A sustained low cache-hit ratio on a single app usually means either a manual flush was triggered repeatedly, or the buildpack version changed (forcing a Cold rebuild).

Cache invalidation (Phase 2)

Today the cache only invalidates on a manual DELETE /build_cache/flush. Phase 2 will add automatic lock-file-change detection so a single dependency upgrade triggers a selective reset rather than a full Cold rebuild. Supported lock files:

Ecosystem Lock file(s)
Node.js package-lock.json, yarn.lock, pnpm-lock.yaml
Python requirements.txt, Pipfile.lock, poetry.lock
Go go.sum
Rust Cargo.lock
Java pom.xml, gradle.lockfile
Ruby Gemfile.lock
PHP composer.lock
Elixir mix.lock

When a lock file's hash changes between two builds, the dependency cache layers are invalidated (re-downloaded from the registry) while the build-output cache (compiled artefacts that don't depend on the lock content) is preserved — so only the affected layers rebuild.
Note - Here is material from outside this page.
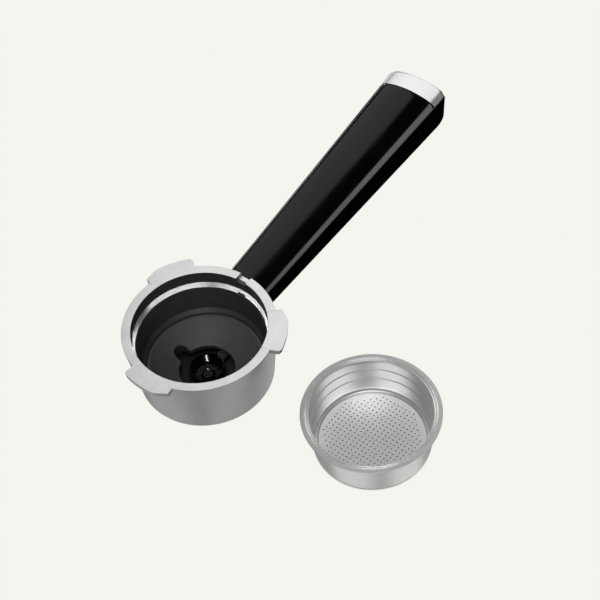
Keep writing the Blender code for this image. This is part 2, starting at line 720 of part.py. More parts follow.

Current behaviour: the cache PVC is monolithic, with no per-layer hashing. A lock file change does not trigger automatic invalidation. Workaround: DELETE /v1/apps/{app_id}/build_cache/flush for a full manual reset, then trigger a rebuild.

Cache size & eviction (Phase 2)

Current limit: 5 Gi PVC per app (ReadWriteOnce, storageClassName: default). The PVC is created the first time the app is built; it persists until DELETE /build_cache/flush or until the app is deleted.

Phase 2 — LRU eviction when a cache PVC exceeds 80% capacity:

  • A scheduled CronJob scans every build-cache-* PVC in paas-build namespace.
  • An init container runs du -sh /workspace/cache to measure actual usage.
  • LRU eviction removes the oldest cache directories until usage drops below 60%.
  • The tenant dashboard surfaces a warning when cache_used_percent > 80.
  • A new build is refused (HTTP 507 Insufficient Storage) if it would push the PVC past 5 Gi — the tenant is told to flush the cache first.

Recommendation today: keep the workspace lean. Use multi-stage builds, a tight .dockerignore, and prefer dependency lock files (reproducible) over re-resolving from latest constraints (always pulls fresh layers).